All of these assume independence of the outcomes. In real Poker, he's going to decide based on what he thinks you think. He'll check raise if he thinks you still haven't caught on to the strategy, not if you don't. Unless his dog is telling him how to play.

mosdef
08-13-2005, 01:00 PM
Aaron - I am partial (in theory, perhaps not in practice) is a simplified credibility theory approach, where you combine the observed data (10 for 10) with a full-credibility criteria and a "default" rate of a check-raise meaning strength.

For example, you may guess that the average opponent has the goods 75% of the time when he CR. However, you acknowledge that it actually varies by opponent. You estimate that if you were to see someone CR 100 times, you would say that that observed player has an actual rate equal to his observed rate. For a player with &lt; 100 obseravations, you would combine the default rate with the observed rate. For the example above:

Estimated rate (given you've seen 10 for 10) = 100% x Z + 75% x (1 - Z),

Z = (10/100)^0.5

(This square-root rule is typical).

The problem with my suggestion is that you need a default rate and a full-credibility threshold. The problem with your approach is that you often end up with ranges too wide to be useful. It's a matter of taste as to which short-comings you'd rather live with.

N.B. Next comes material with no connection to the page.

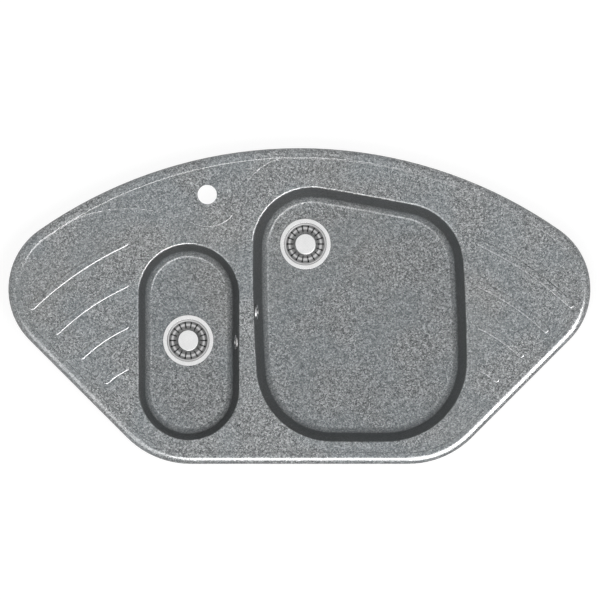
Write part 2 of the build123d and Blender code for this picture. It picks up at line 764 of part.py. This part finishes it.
def overflow_cover(wall):
    """Pierced round cover on the inside of the bowl."""
    with BuildPart() as cover:
        with BuildSketch(wall.offset(fit)):
            Circle(cover_radius)
        extrude(amount=cover_thickness - fit)
        fillet(cover.faces().sort_by(Axis((0, 0, 0), wall.z_dir))[-1].edges(), cover_round)
        with BuildSketch(wall):
            Circle(overflow_screw_radius + fit)
            with PolarLocations(cover_hole_circle, cover_hole_count):
                Circle(cover_hole_radius)
        extrude(amount=2 * cover_thickness, mode=Mode.SUBTRACT)
    return cover


def overflow_screw(wall):
    """Screw through the cover into the housing's post."""
    with BuildPart() as screw:
        with BuildSketch(wall.offset(cover_thickness)):
            Circle(overflow_screw_head_radius)
        extrude(amount=overflow_screw_head)
        with BuildSketch(wall.offset(housing_face - overflow_screw_bite)):
            Circle(overflow_screw_radius)
        extrude(amount=cover_thickness - housing_face + overflow_screw_bite)
    return screw


def elbow_plane(wall):
    """Plane at the foot of the overflow's duct, its normal down along the wall."""
    foot = wall.from_local_coords((0, -duct_length, 0))
    return Plane(origin=foot, x_dir=wall.x_dir, z_dir=-wall.y_dir)


def overflow_housing(wall):
    """Flat housing behind the bowl that leads the water down to the hose."""
    elbow = elbow_plane(wall)
    far = hose_line + hose_bore_radius + housing_wall     # how far the elbow stands out
    inside = housing_thickness - 2 * housing_wall
    with BuildPart() as housing:
        with BuildSketch(wall.offset(housing_back)):
            Circle(housing_radius)
            Rectangle(duct_width, duct_length, align=(Align.CENTER, Align.MAX))
        extrude(amount=housing_thickness)
        with BuildSketch(elbow):
            with Locations((0, housing_face)):
                Rectangle(duct_width, far + housing_face, align=(Align.CENTER, Align.MAX))
        extrude(amount=elbow_height)
        with BuildSketch(elbow.offset(elbow_height)):
            with Locations((0, -hose_line)):
                Circle(hose_bore_radius - fit)
        extrude(amount=spigot_length)

        with BuildSketch(wall.offset(housing_face)):
            Circle(housing_radius - 2 * housing_wall)
            Circle(overflow_screw_radius + housing_wall, mode=Mode.SUBTRACT)
        extrude(amount=housing_wall - housing_thickness, mode=Mode.SUBTRACT)
        with BuildSketch(wall.offset(housing_back + housing_wall)):
            with Locations((0, -overflow_screw_head_radius)):
                Rectangle(
                    duct_width - 2 * housing_wall,
                    duct_length + elbow_height - housing_wall - overflow_screw_head_radius,
                    align=(Align.CENTER, Align.MAX),
                )
        extrude(amount=inside, mode=Mode.SUBTRACT)
        with BuildSketch(elbow.offset(housing_wall)):
            with Locations((0, housing_face - housing_wall)):
                Rectangle(
                    duct_width - 2 * housing_wall, far + housing_face - 2 * housing_wall,
                    align=(Align.CENTER, Align.MAX),
                )
        extrude(amount=elbow_height - 2 * housing_wall, mode=Mode.SUBTRACT)
        with BuildSketch(elbow.offset(elbow_height / 2)):
            with Locations((0, -hose_line)):
                Circle(hose_bore_radius - nozzle_wall)
        extrude(amount=elbow_height + spigot_length, mode=Mode.SUBTRACT)
        with BuildSketch(wall.offset(housing_face)):
            Circle(overflow_screw_radius + fit)
        extrude(amount=-overflow_screw_bite - fit, mode=Mode.SUBTRACT)
    return housing


def hose_corner(wall, drain):
    """Start of the hose and the corner where its drop meets the level of the waste's inlet."""
    elbow = elbow_plane(wall)
    start = elbow.from_local_coords((0, -hose_line, elbow_height + fit))
    level = drain.origin.Z - nozzle_drop
    return start, start + elbow.z_dir * ((level - start.Z) / elbow.z_dir.Z)


def inlet_plane(wall, drain):
    """Plane on the waste's axis whose normal points along the inlet, at the hose's corner."""
    corner = hose_corner(wall, drain)[1]
    axis_point = Vector(drain.origin.X, drain.origin.Y, corner.Z)
    return Plane(origin=axis_point, x_dir=(0, 0, 1), z_dir=corner - axis_point)


def overflow_hose(wall, drain, bend):
    """Ribbed hose with plain ends, from the overflow's spigot to the waste's inlet."""
    start, corner = hose_corner(wall, drain)
    inlet = inlet_plane(wall, drain)
    end = inlet.origin + inlet.z_dir * (waste_radius + inlet_collar + fit)
    steady = (corner - start).cross(end - corner)
    with BuildLine() as route:
        FilletPolyline(start, corner, end, radius=bend)
    path = route.wire()
    cuff = 2 * hose_radius
    count = int((path.length - 2 * cuff) / hose_rib_pitch)
    first = (path.length - count * hose_rib_pitch) / 2
    valley = hose_radius - hose_rib_depth
    flank = hose_rib_pitch / 5
    stations = [(0, hose_radius), (first - flank, hose_radius)]
    for rib in range(count):
        foot = first + rib * hose_rib_pitch
        crest_end = foot + hose_rib_pitch / 2
        stations += [
            (foot, valley), (foot + flank, hose_radius),
            (crest_end, hose_radius), (crest_end + flank, valley),
        ]
    stations += [(path.length - first + flank, hose_radius), (path.length, hose_radius)]

    def section(distance, radius):
        place = path.location_at(distance, position_mode=PositionMode.LENGTH).position
        along = path.tangent_at(distance, position_mode=PositionMode.LENGTH)
        with BuildSketch(Plane(origin=place, x_dir=steady, z_dir=along)) as circle:
            Circle(radius)
        return circle.sketch

    with BuildPart() as hose:
        loft([section(*station) for station in stations], ruled=True)
        sweep(section(0, hose_bore_radius), path=path, mode=Mode.SUBTRACT)
    print("hose length", round(path.length, 1), "ribs", count, "bend radius", bend)
    return hose


def hose_clips(wall, drain):
    """Band clips round both ends of a hose, each with the lug that its worm screw sits in."""
    elbow = elbow_plane(wall)
    start = hose_corner(wall, drain)[0]
    inlet = inlet_plane(wall, drain)
    setback = hose_radius
    upper = Plane(origin=start + elbow.z_dir * setback, x_dir=wall.x_dir, z_dir=elbow.z_dir)
    lower = Plane(
        origin=inlet.origin + inlet.z_dir * (waste_radius + inlet_collar + setback),
        x_dir=(0, 0, -1), z_dir=inlet.z_dir,
    )
    with BuildPart() as clips:
        for place in (upper, lower):
            with BuildSketch(place.offset(-hose_clip_width / 2)):
                Circle(hose_radius + hose_clip_thickness)
                with Locations((hose_radius, 0)):
                    Rectangle(hose_clip_lug, 2 * hose_clip_lug, align=(Align.MIN, Align.CENTER))
                Circle(hose_radius + fit / 2, mode=Mode.SUBTRACT)
            extrude(amount=hose_clip_width)
    return clips


# Every bowl has the same waste and overflow -----------------------------------------------------
for bowl, drain, wall, bend in (
    ("main", main_drain, main_wall, main_hose_bend),
    ("half", half_drain, half_wall, half_hose_bend),
):
    flange_gasket = ring(
        drain, -flange_recess, flange_foot, drain_hole_radius + fit, flange_radius - flange_round,
    )
    under_gasket = ring(
        drain, under_bowl, -bowl_wall, drain_hole_radius + under_gasket_thickness,
        waste_flange_radius - under_gasket_thickness,
    )
    stopper = ring(drain, stopper_foot, plate_foot, stem_radius + fit, stopper_radius)
    overflow_gasket = ring(
        wall, housing_face, -wall_square, overflow_hole_radius + fit, housing_radius - housing_wall / 2,
    )
    save(drain_cup(drain), f"{bowl}_drain_cup")
    save(flange_gasket, f"{bowl}_flange_gasket")
    save(under_gasket, f"{bowl}_under_gasket")
    save(waste_body(drain, inlet_plane(wall, drain)), f"{bowl}_waste_body")
    save(clamp_screw(drain), f"{bowl}_clamp_screw")
    save(basket(drain), f"{bowl}_basket")
    save(basket_cap(drain), f"{bowl}_basket_cap")
    save(basket_stem(drain), f"{bowl}_basket_stem")
    save(stem_ring(drain), f"{bowl}_stem_ring")
    save(stopper, f"{bowl}_stopper")
    save(overflow_cover(wall), f"{bowl}_overflow_cover")
    save(overflow_screw(wall), f"{bowl}_overflow_screw")
    save(overflow_gasket, f"{bowl}_overflow_gasket")
    save(overflow_housing(wall), f"{bowl}_overflow_housing")
    save(overflow_hose(wall, drain, bend), f"{bowl}_overflow_hose")
    save(hose_clips(wall, drain), f"{bowl}_hose_clips")

# Fixing clips -----------------------------------------------------------------------------------
plug_top = plug_depth - clip_boss_length                  # heights here are from the deck's underside
clip_tip_top = -worktop_thickness - body_gap - deck_bottom
clip_base_foot = clip_tip_top - clip_rise - clip_sheet
screw_head_top = clip_base_foot - body_gap

with BuildPart() as plugs:
    for place in clip_places():
        with BuildSketch(place.offset(plug_top)):
            Circle(plug_radius)
        extrude(amount=-plug_depth)
        with BuildSketch(place.offset(-clip_boss_length)):
            Circle(plug_flange_radius)
        extrude(amount=-plug_flange_thickness)
        with BuildSketch(place.offset(-clip_boss_length - plug_flange_thickness)):
            Circle(clip_screw_radius + fit)
        extrude(amount=plug_depth, mode=Mode.SUBTRACT)
save(plugs, "clip_plugs")

with BuildPart() as clip_screws:
    for place in clip_places():
        with BuildSketch(place.offset(screw_head_top)):
            RegularPolygon(clip_screw_head_radius, 6)
        extrude(amount=-clip_screw_head_height)
        with BuildSketch(place.offset(screw_head_top)):
            Circle(clip_screw_radius)
        extrude(amount=plug_top - plug_flange_thickness - fit - screw_head_top)
save(clip_screws, "clip_screws")

for number, place in enumerate(clip_places(), start=1):
    side = upright(place)
    with BuildPart() as fixing_clip:
        with BuildSketch(side):
            with BuildLine():
                strap = FilletPolyline(
                    (-clip_heel, clip_base_foot + clip_heel_height), (-clip_heel, clip_base_foot),
                    (clip_foot, clip_base_foot), (clip_foot + clip_ramp, clip_base_foot + clip_rise),
                    (clip_reach, clip_base_foot + clip_rise), radius=clip_bend + clip_sheet,
                )
                offset(strap, amount=clip_sheet, side=Side.LEFT)
            make_face()
        extrude(amount=clip_width / 2, both=True)
        with BuildSketch(place.offset(clip_base_foot)):
            Circle(clip_screw_radius + fit)
        extrude(amount=clip_sheet, mode=Mode.SUBTRACT)
    save(fixing_clip, f"fixing_clip_{number}")
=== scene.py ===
"""Looks of a corner kitchen sink in speckled stone composite, with its wastes, overflows and fixing clips."""

import json
import math

import bmesh
import bpy
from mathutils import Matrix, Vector


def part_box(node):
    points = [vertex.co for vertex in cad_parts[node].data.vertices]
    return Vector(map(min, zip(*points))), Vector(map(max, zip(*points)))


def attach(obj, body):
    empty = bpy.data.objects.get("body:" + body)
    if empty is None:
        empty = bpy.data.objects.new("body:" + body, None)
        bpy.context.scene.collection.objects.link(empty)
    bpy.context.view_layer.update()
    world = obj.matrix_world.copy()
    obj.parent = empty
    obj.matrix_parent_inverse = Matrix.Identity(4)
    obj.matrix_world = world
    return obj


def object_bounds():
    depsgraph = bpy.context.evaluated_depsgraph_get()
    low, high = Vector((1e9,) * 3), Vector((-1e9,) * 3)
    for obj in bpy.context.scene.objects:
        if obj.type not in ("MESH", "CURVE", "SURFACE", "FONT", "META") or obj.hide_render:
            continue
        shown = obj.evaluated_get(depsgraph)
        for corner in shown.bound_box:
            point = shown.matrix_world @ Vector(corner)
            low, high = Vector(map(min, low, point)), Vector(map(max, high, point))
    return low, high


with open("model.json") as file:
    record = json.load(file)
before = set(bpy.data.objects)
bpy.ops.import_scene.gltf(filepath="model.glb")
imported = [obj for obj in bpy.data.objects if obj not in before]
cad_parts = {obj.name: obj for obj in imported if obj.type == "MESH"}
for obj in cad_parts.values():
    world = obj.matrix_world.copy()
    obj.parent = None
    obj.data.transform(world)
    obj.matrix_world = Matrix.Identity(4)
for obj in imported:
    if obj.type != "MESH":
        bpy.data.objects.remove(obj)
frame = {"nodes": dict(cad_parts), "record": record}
cad_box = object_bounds()
NODES = frame["nodes"]
MM = 0.001
BOWLS = ("main", "half")


# Shader maths -------------------------------------------------------------------------------------
class Wire:
    """A node socket that takes Python operators."""

    def __init__(self, maker, socket):
        self.maker = maker
        self.socket = socket

    def maths(self, operation, *others):
        values = {index: other for index, other in enumerate((self, *others))}
        return self.maker.node("ShaderNodeMath", {"operation": operation}, values)

    def __add__(self, other):
        return self.maths("ADD", other)

    __radd__ = __add__

    def __sub__(self, other):
        return self.maths("SUBTRACT", other)

    def __rsub__(self, other):
        return self.maker.node("ShaderNodeMath", {"operation": "SUBTRACT"}, {0: other, 1: self})

    def __mul__(self, other):
        return self.maths("MULTIPLY", other)

    def over(self, low, high):
        """0 below low, 1 above high, smooth between."""
        return self.maker.node(
            "ShaderNodeMapRange", {"interpolation_type": "SMOOTHSTEP"},
            {"Value": self, "From Min": low, "From Max": high},
        )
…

As an aside, I think that credibility theory is the most underappreciated tool for evaluating poker statistics. Perhaps because it's less commonly understood that confidence intervals, which are first-year stats course material.

I'd be interested in your comments. I've read your posts and value your opinions (I'm sure that makes you feel like you've really accomplished something in life /images/graemlins/wink.gif )

GTSamIAm
08-16-2005, 03:54 AM
So taking in no information other than he has check/raised 10 out of 10 times with a monster we have seen, our best mathematical approximation is 87%?

hukilai
08-16-2005, 09:14 PM
You cannot calculate your chances here, as all terms you used are unquantifiable.

If you mean, say, what his chances of getting dealt AA again if he alreay got them ten times in a row, then the answer is that it is still 0.45%.